# So my wife likes girls!



## blacksage (Apr 28, 2009)

And I am NOT happy about it. I found an MP3 file on her computer where a girl was saying how she was happy to hear her voice, etc. A quick check into her email account and I discovered how she has been sending women nasty messages and masturbating at 4am in the morning while I am sleep. I am pretty sure she was putting on web shows etc, she took her computer to the bathroom. While she did not physically cheat this was a lot for me to take in. I caved when I told her what I found and she just looked at me like "and?" I feel she has completely disrespected our marriage and does not even care. We were high school sweethearts and as it turns out she is bi-curious. here is a link to the message I found. So I guess I'll start dating again.

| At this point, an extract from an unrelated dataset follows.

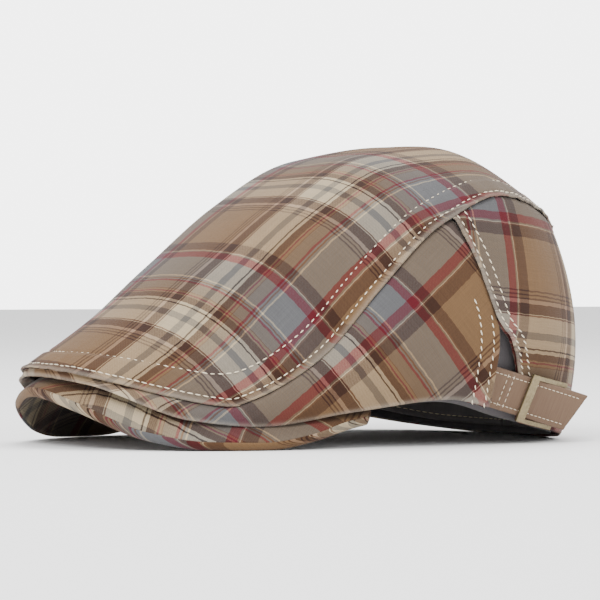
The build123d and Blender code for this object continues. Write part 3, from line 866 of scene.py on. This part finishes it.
# sweatband and its blank label
band = {
    "stations": [0, 0.13, 0.26, 0.39, 0.51, 0.63, 0.75, 0.87, 1.0],
    "x": [0, 38, 64, 80, 85, 80, 67, 38, 0],
    "y": [-87, -79, -58, -24, 14, 50, 76, 96, 104],
    "z": [43, 38, 29, 23, 24, 18, 10, 5, 4],
    "lean": [-0.20, -0.16, -0.05, 0.05, 0.06, 0.03, 0.02, 0.05, 0.08],
    "height": 27.0, "thickness": 1.4, "labelWidth": 34.0, "labelHeight": 14.0, "labelThickness": 0.4,
}


def bandEdge(around):
    s = band["stations"]
    return np.stack([ease(around, s, band["x"]), ease(around, s, band["y"], True),
                     ease(around, s, band["z"], True)], -1)


def bandFrame(turn):
    around = np.abs(turn) * (1 - 1.0 / 572)
    out = outward(bandEdge, around)
    lean = ease(around, band["stations"], band["lean"], True)
    return bandEdge(around), out, lean


def bandPoint(turn, up, depth=0.0):
    edge, out, lean = bandFrame(turn)
    rising = np.array([0, 0, 1]) + out * lean[..., None]
    point = edge + rising * (up * band["height"])[..., None] - out * depth
    point[..., 0] *= np.where(turn > 0, 1, -1)
    return point


def bandOut(points):
    level = np.zeros(points.shape[:-1])
    return unit(np.stack([points[..., 0] / 86**2, (points[..., 1] - 8) / 96**2, level], -1))


def bandSurface(u, v):
    return bandPoint(2 * u - 1, v)


def labelSurface(u, v):
    reach, share = band["labelWidth"] / 572, band["labelHeight"] / band["height"]
    return bandPoint(0.93 - reach + reach * u, 0.5 + share * (v - 0.5), band["thickness"] + shell["gap"])


def bandRelief(points):
    return -0.35 * np.abs(unevenness(points, 9.0, 8.8))


sweatband = clothPiece("sweatband", bandSurface, np.linspace(0, 1, 300), np.linspace(0, 1, 22), 0,
                       band["thickness"], finishes["sweatband"], out=bandOut, relief=bandRelief,
                       fold=0.35)
settle(sweatband, "cap", "sweatband_cloth", "sweatband")
label = clothPiece("sizeLabel", labelSurface, np.linspace(0, 1, 30), np.linspace(0, 1, 14), 0,
                   band["labelThickness"], finishes["label"], out=bandOut, fold=0.1)
settle(label, "cap", "label_cloth", "size_label")
bandTurns = np.linspace(-0.995, 0.995, 700)
bandRows = []
for height in (0.10, 0.90):
    path = bandPoint(bandTurns, height + 0 * bandTurns, band["thickness"] + 0.35)
    bandRows.append((path, -bandOut(path), False))
stitches("bandStitches", bandRows, "cap", {**thread, "radius": 0.24})
print("sweatband ready")

# visor
visor = {
    "stations": [0, 0.15, 0.30, 0.45, 0.60, 0.75, 0.88, 1.0],
    "outerX": [0, 32, 58, 74, 83, 86, 84.5, 80],
    "outerY": [-147, -140, -120, -99, -75, -52, -36, -20],
    "outerZ": [26.5, 20, 8, 3.94, 3.44, 7, 11.5, 14.5],
    "innerX": [0, 22, 44, 59, 69.5, 75.5, 77, 75.5],
    "innerY": [-90, -87, -78, -66, -52, -40, -29, -18],
    "innerZ": [39, 36, 29, 23, 19, 17, 16.5, 16.5],
    "roll": [5, 6, 4.5, 1.2, 0.6, 0.6, 0.6, 0.6],
    "cover": 0.9, "board": 2.0,
}
visorThickness = 2 * visor["cover"] + visor["board"] + 2 * shell["gap"]


def visorEdge(side, which):
    at, s = np.abs(side), visor["stations"]
    sign = np.where(side > 0, 1, -1)
    return np.stack([ease(at, s, visor[which + "X"]) * sign, ease(at, s, visor[which + "Y"], True),
                     ease(at, s, visor[which + "Z"], True)], -1)


def visorUp(side):
    low, high = np.maximum(side - 0.02, -1), np.minimum(side + 0.02, 1)
    along = visorEdge(high, "outer") - visorEdge(low, "outer")
    return unit(np.cross(visorEdge(side, "outer") - visorEdge(side, "inner"), along))


def visorPoint(side, out, depth=0.0):
    side, out = np.broadcast_arrays(np.asarray(side, float), np.asarray(out, float))
    innerEdge, outerEdge = visorEdge(side, "inner"), visorEdge(side, "outer")
    roll = ease(np.abs(side), visor["stations"], visor["roll"], True) * (1 - (1 - out) ** 3) * (1 - out**5)
    return innerEdge + (outerEdge - innerEdge) * out[..., None] + visorUp(side) * (roll - depth)[..., None]


def visorPiece(name, near, far, finish, slot, node, low, high, nu=200, nv=40, fold=0.4, turn=0.0):
    sidesAt, outAt = np.linspace(-1, 1, nu), np.linspace(low, high, nv)
    ups = visorUp(np.meshgrid(sidesAt, outAt, indexing="ij")[0])

    def cloth(U, V, base):
        c, s = cos(radians(turn)), sin(radians(turn))
        x, y = base[..., 0], base[..., 1]
        return np.stack([c * x + s * y, c * y - s * x], -1) / 1000
    piece = clothPiece(name, lambda u, v: visorPoint(u, v, near), sidesAt, outAt, 0, far - near,
                       finishes[finish], cloth=cloth, out=lambda points: ups, fold=fold)
    settle(piece, "cap", slot, node, sheet=finish != "board")


underTop = visorThickness - visor["cover"]
visorPiece("visorUpper", 0, visor["cover"], "plaid", "plaid_shell", "visor_upper_cover", 0, 1, turn=40)
# the under cover takes the half-bright plaid, painted shade under the visor
visorPiece("visorUnder", underTop, visorThickness, "paintedShadePlaid", "plaid_shell", "visor_under_cover", 0, 1)
visorPiece("visorBoard", visor["cover"] + 0.25, underTop - 0.25, "board", "visor_board", "visor_board",
           0, 0.965, nv=24)


def visorRim():
    # the turned seam that rounds off the front edge of the visor
    side = np.linspace(-1, 1, 260)
    turns = np.linspace(-pi / 2, pi / 2, 11)
    edge, up = visorPoint(side, 1.0 + 0 * side), visorUp(side)
    away = unit(edge - visorPoint(side, 0.96 + 0 * side))
    radius = visorThickness / 2
    rings = []
    for turn in turns:
        rings.append(edge - up * (radius - radius * sin(turn)) + away * (0.6 + radius * 0.55 * cos(turn)))
    back = [edge - up * 0.95 - away * 1.2, edge - up * (visorThickness - 0.95) - away * 1.2]
    grid = np.stack([back[1]] + rings + [back[0]], 1)
    nu, nv = grid.shape[:2]
    index = np.arange(nu * nv).reshape(nu, nv)
    nxt = np.roll(index, -1, axis=1)
    faces = np.stack([index[:-1].ravel(), index[1:].ravel(), nxt[1:].ravel(), nxt[:-1].ravel()], 1).tolist()
    faces += [index[0][::-1].tolist(), index[-1].tolist()]
    across, along = arcs(grid)
    uv = np.stack([across * 0.8 + grid[..., 2] * 0.2, along + across * 0.7], -1) / 1000
    piece = meshPiece("visorRim", toFrame(grid.reshape(-1, 3)), faces, uv.reshape(-1, 2), finishes["plaid"],
                      np.zeros(nu * nv))
    settle(piece, "cap", "plaid_shell", "visor_rim_seam", sheet=False)


visorRim()
print("visor ready")

# adjuster
strap = {
    "start": (87.5, 35, 27.5), "end": (83.3, 85.2, 14.0), "lean": 16.0, "width": 18.0, "thickness": 1.6,
    "hidden": 4.0, "tail": 8.5, "slant": 6.0, "seamAt": -33.5, "stitchIn": 2.2,
}
buckle = {"pin": 1.8, "loop": 0.9}


def strapAxes():
    start, end = np.array(strap["start"], float), np.array(strap["end"], float)
    along = unit(end - start)
    level = unit(np.array([along[1], -along[0], 0]))
    up = -np.cross(level, along)
    up = up if up[2] > 0 else -up
    lean = radians(strap["lean"])
    out = unit(level * cos(lean) - up * sin(lean))
    return end - along * strap["tail"], along, np.cross(out, along), out


strapHome, strapAlong, strapAcross, strapOut = strapAxes()
strapUnder = buckle["pin"] / 2 + 0.06 + buckle["loop"] + 0.35
strapSpan = np.linalg.norm(np.array(strap["end"]) - np.array(strap["start"]))
strapStart = strap["tail"] - strapSpan - strap["hidden"]


def fromStrap(x, y, z):
    return (strapHome + np.asarray(x)[..., None] * strapAlong + np.asarray(y)[..., None] * strapAcross
            + np.asarray(z)[..., None] * strapOut)


def toStrap(points):
    away = points - strapHome
    return np.stack([away @ strapAlong, away @ strapAcross, away @ strapOut], -1)


upSide = 1 if strapAcross[2] > 0 else -1


def strapSurface(u, v):
    y = (v - 0.5) * strap["width"]
    end = strap["tail"] + upSide * strap["slant"] * y / strap["width"]
    return fromStrap(strapStart + (end - strapStart) * u, y, strapUnder + strap["thickness"] + 0 * u)


def strapRelief(points):
    local = toStrap(points)
    x, y = local[..., 0], np.abs(local[..., 1])
    lift = -0.18 * np.exp(-(((y - strap["width"] / 2 + strap["stitchIn"]) / 0.7) ** 2))
    lift += 0.55 * np.exp(-(((x - strap["seamAt"]) / 1.0) ** 2)) * (x < 0)
    lift += 0.16 * smooth(-x, -strap["seamAt"], 2 - strap["seamAt"])
    return lift + 0.10 * unevenness(points, 6.0, 2.2)


def strapFacing(points):
    return np.broadcast_to(strapOut, points.shape)


strapPiece = clothPiece("strap", strapSurface, np.linspace(0, 1, 150), np.linspace(0, 1, 44), 0,
                        strap["thickness"], finishes["strap"], relief=strapRelief, out=strapFacing,
                        fold=0.35)
settle(strapPiece, "strap", "strap_plaid", "adjuster_strap", sheet=False)


def strapRow(x0, y0, x1, y1):
    t = np.linspace(0, 1, 80)
    y = y0 + (y1 - y0) * t
    path = fromStrap(x0 + (x1 - x0) * t, y, strapUnder + strap["thickness"] + 0 * t)
    return rowOf(path, strapRelief, raised=0.08, out=strapFacing)


rowY = strap["width"] / 2 - strap["stitchIn"]
seamX = strap["seamAt"]
strapRows = [strapRow(strapStart + 1, rowY, strap["tail"] - 2, rowY),
             strapRow(strapStart + 1, -rowY, strap["tail"] - 6, -rowY),
             strapRow(seamX + 1.8, -rowY, seamX + 1.8, rowY),
             strapRow(seamX - 1.8, -rowY, seamX - 1.8, rowY)]
stitches("strapStitches", strapRows, "strap", {**thread, "step": 2.4, "length": 2.0, "radius": 0.2})

for node in ("buckle_frame", "buckle_loop"):
    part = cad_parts[node]
    part.data.materials.clear()
    part.data.materials.append(finishes["brass" if node == "buckle_frame" else "tape"])
print("adjuster ready")

# floor, light and camera
studio = {"place": (1.3856, -0.79725, 0.075), "aim": (0, 0.00275, 0.066), "lens": 206.4, "shiftY": -0.005}
floorMesh = bpy.data.meshes.new("floor")
corners = [(x, y, -0.0004) for x, y in ((-6, -6), (6, -6), (6, 6), (-6, 6))]
floorMesh.from_pydata(corners, [], [(0, 1, 2, 3)])
floor = bpy.data.objects.new("floor", floorMesh)
bpy.context.scene.collection.objects.link(floor)
paper = newFinish("pale paper", Base_Color=(0.93, 0.93, 0.93, 1), Roughness=0.8)[0]
floorMesh.materials.append(paper)

world = bpy.data.worlds.new("studio")
bpy.context.scene.world = world
world.use_nodes = True
backdrop = world.node_tree.nodes["Background"]
backdrop.inputs[0].default_value = (1, 1, 1, 1)
seen = add(world.node_tree, "ShaderNodeLightPath").outputs["Is Camera Ray"]
brightness = between(world.node_tree, seen, 1.5, 5.0)  # whiter where it is seen
world.node_tree.links.new(brightness, backdrop.inputs[1])


def lamp(name, place, aim, size, power):
    light = bpy.data.lights.new(name, "AREA")
    light.shape, light.size, light.energy = "DISK", size, power
    made = bpy.data.objects.new(name, light)
    made.location = place
    made.rotation_euler = (Vector(aim) - Vector(place)).to_track_quat("-Z", "Y").to_euler()
    bpy.context.scene.collection.objects.link(made)


lamp("key", (0.9, -1.3, 1.6), (0, 0, 0.05), 1.1, 44)
lamp("fill", (1.6, 0.9, 0.9), (0, 0, 0.05), 1.2, 12)
lamp("top", (-0.4, 0.3, 1.9), (0, 0, 0.05), 1.4, 34)

camera = bpy.data.objects.new("camera", bpy.data.cameras.new("camera"))
camera.location = studio["place"]
camera.rotation_euler = (Vector(studio["aim"]) - Vector(studio["place"])).to_track_quat("-Z", "Y").to_euler()
camera.data.sensor_width, camera.data.lens, camera.data.shift_y = 36, studio["lens"], studio["shiftY"]
bpy.context.scene.collection.objects.link(camera)
bpy.context.scene.camera = camera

Do you guys think I overreacted?


----------



## peacefully (Nov 13, 2009)

blacksage, I have to say that I'm having a hard time coming up with any advice or thoughts on this, as I can't get past that you would post that message. I understand that you are hurt and upset, but IMO, revealing names and personal information about others, obviously without their permission, is really out of line.


----------



## blacksage (Apr 28, 2009)

I didnt think about that, but i took the message down. It does not give a full name and she posted it online on a forum as well, I just copied and pasted the link. dont think that I hacked a voicemail account and created that file. She is on a site llisted as a married woman and I guess they dont care.


----------



## MrP.Bodybig (Jul 21, 2009)

Tell her that the trust you have in her as shrunk dramatically. because when it comes down to it, her actions where a deceitful lie.


----------



## len51 (May 22, 2015)

This is an old post but I know a few guys like this and never understood why they were not as happy about having a bisexual wife as I am. I think it is because they picture their wife having girlfriends which is the same as having boyfriends in their mind.

It does not have to be like that. It can be a very pleasurable sex life. My wife is bisexual but I did not know it when we married and neither did she. She made it work. Instead of dating women to satisfy that need in her, she arranged FFM threesome; a few thousand over the last 40 years since she also had a steady girlfriend who lives with us part time. 

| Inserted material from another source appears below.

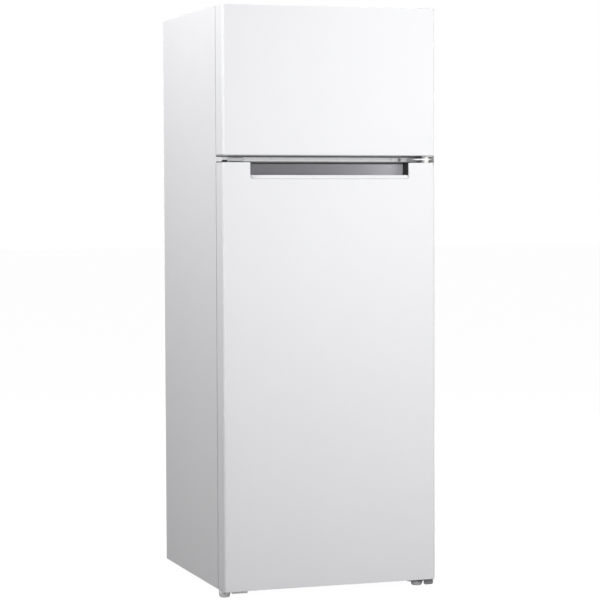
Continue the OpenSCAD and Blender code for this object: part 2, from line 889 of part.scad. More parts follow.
// Cap plates at both ends, each with a lip that covers the foam behind the liner's edge and
// the boss that holds a hinge bush
module door_caps(z0, z1) {
    lip = half_w - return_w;
    difference() {
        union() {
            prism_z(z0, z0 + cap_t) door_outline(0, y_door);
            prism_z(z1 - cap_t, z1) door_outline(0, y_door);
            block(-lip, lip, y_door - liner_t, y_door, z0 + cap_t, z0 + return_w);
            block(-lip, lip, y_door - liner_t, y_door, z1 - return_w, z1 - cap_t);
            rod_z(axis_x, axis_y, z0, z0 + sleeve_l + 2, boss_r);
            rod_z(axis_x, axis_y, z1 - sleeve_l - 2, z1, boss_r);
        }
        rod_z(axis_x, axis_y, z0 - 1, z0 + sleeve_l, bush_r + 0.05);
        rod_z(axis_x, axis_y, z1 - sleeve_l, z1 + 1, bush_r + 0.05);
    }
}

// A flanged bush in a door's end; the flange fills a gap of that height
module bush(z, up, flange) {
    difference() {
        union() {
            rod_z(axis_x, axis_y, up ? z : z - sleeve_l, up ? z + sleeve_l : z, bush_r);
            if (flange > 0)
                rod_z(axis_x, axis_y, up ? z - flange : z, up ? z : z + flange, bush_flange_r);
        }
        rod_z(axis_x, axis_y, z - sleeve_l - 1, z + sleeve_l + 1, pin_r + running_gap);
    }
}

// Foam that fills a door between its caps, up to the inner liner
module door_foam(z0, z1, dyke) {
    prism_z(z0 + cap_t, z1 - cap_t) door_outline(sheet_t, y_door - liner_t);
    door_dyke(dyke, liner_t);
}

// A rack that hangs in the dish of a door; its ears drop over the lugs
module door_rack(rack, half) {
    z0 = rack[0];
    z1 = z0 + rack[1];
    y0 = dish_y + 1;
    y1 = dish_y + rack[2];
    ear_z = z0 + 30 + lug_h;
    difference() {
        prism_z(z0, z1) rounded(-half, half, y0, y1, 10);
        prism_z(z0 + 2, z1 + 1) rounded(-half + 2, half - 2, y0 + 2, y1 - 2, 8);
    }
    prism_z(z1 - 3, z1)
        difference() {
            rounded(-half, half, y0, y1 + 2, 10);
            rounded(-half + 2, half - 2, y0 + 2, y1 - 2, 8);
        }
    both_sides() {
        block(half - 1, half + 7, y0, dish_y + 20, ear_z, ear_z + 4);
        block(half - 1, half + 7, y0, dish_y + 5.7, ear_z - lug_h, ear_z + 4);
    }
}

// ---- Upper door ----

module finger_groove(g) {
    block(-200 - g, 200 + g, y_front + 12 - g, y_front + 40 + g,
          freezer_door_bottom - 1, freezer_door_bottom + finger_groove_h + g);
}

module freezer_door_skin() {
    color("white") door_skin(freezer_door_bottom, freezer_door_top);
}

module freezer_door_caps() {
    color("white") difference() {
        union() {
            door_caps(freezer_door_bottom, freezer_door_top);
            intersection() {
                finger_groove(2);
                block(-half_w, half_w, y_front, y_door, freezer_door_bottom, freezer_door_top);
            }
        }
        finger_groove(0);
    }
}

module freezer_door_foam() {
    color("khaki") difference() {
        door_foam(freezer_door_bottom, freezer_door_top, freezer_dyke);
        finger_groove(2);
        rod_z(axis_x, axis_y, freezer_door_bottom, freezer_door_bottom + sleeve_l + 2, boss_r);
        rod_z(axis_x, axis_y, freezer_door_top - sleeve_l - 2, freezer_door_top, boss_r);
    }
}

module freezer_door_liner() {
    color("white")
        door_liner(freezer_door_bottom, freezer_door_top, freezer_dyke, [freezer_rack]);
}

module freezer_door_gasket() {
    color("gainsboro") door_gasket(freezer_door_bottom, freezer_door_top);
}

module freezer_door_bushes() {
    color("white") {
        bush(freezer_door_bottom, true, freezer_door_bottom - arm_z - hinge_t);
        bush(freezer_door_top, false, 0);
    }
}

module freezer_door_rack() {
    color("lightcyan", 0.6) door_rack(freezer_rack, freezer_dyke[0] - dyke_w - 8);
}

// ---- Lower door ----

// The space that the handle pocket and its lip take out of the door
module handle_space() {
    block(-pocket_half, pocket_half, y_front - 1, pocket_back + pocket_wall,
          lip_bottom, fridge_door_top + 1);
    block(-pocket_half, pocket_half, y_front + 3.5, pocket_back + pocket_wall,
          pocket_floor, fridge_door_top + 1);
}

module fridge_door_skin() {
    color("white") difference() {
        door_skin(fridge_door_bottom, fridge_door_top);
        handle_space();
    }
}

module fridge_door_caps() {
    color("white") difference() {
        door_caps(fridge_door_bottom, fridge_door_top);
        handle_space();
    }
}

module fridge_door_foam() {
    color("khaki") difference() {
        door_foam(fridge_door_bottom, fridge_door_top, fridge_dyke);
        handle_space();
        rod_z(axis_x, axis_y, fridge_door_bottom, fridge_door_bottom + sleeve_l + 2, boss_r);
        rod_z(axis_x, axis_y, fridge_door_top - sleeve_l - 2, fridge_door_top, boss_r);
    }
}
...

The threesomes were a lot of fun. We also ran into couples where the husband wanted to watch his wife with another woman so he and me would watch as our wives put on a great show for us. Once again, no threat to our marriage. We met a lot of bi-curious women who preferred a FFM thressome rather than just girl on girl. In their mind it was just sharing a man and that did not make them feel like a lesbian, so they said. It also gave them an out in case they did not like sex with another woman. They could just concentrate on me.

My wife has not desire to have sex with other men or sex with women that does not involve me, even if just to watch. In fact, during our threesomes my wife would stop what she was doing if I left the room and then resume when I got back. Back then she needed to think she was just putting on a show for me rather than being bisexual.

Our girlfriend got married after about 13 years to a man who was OK with her having sex with me and my wife. I could not do let my wife do that. Find your comfort level and communicate with your wife. There are options like swingers clubs where you can just watch while she is with another woman although most woman are not like my wife because they want their first few times with a female to be private.

Make rules like she cannot date someone more than X number of times. Have her inform her dates that she is in a committed relationship and is not looking for a relationship. You can make it work if you try. It worked for us. It worked for our girlfriend and her husband. You too can make it work.


----------



## EleGirl (Dec 3, 2011)

Zombie thread.


----------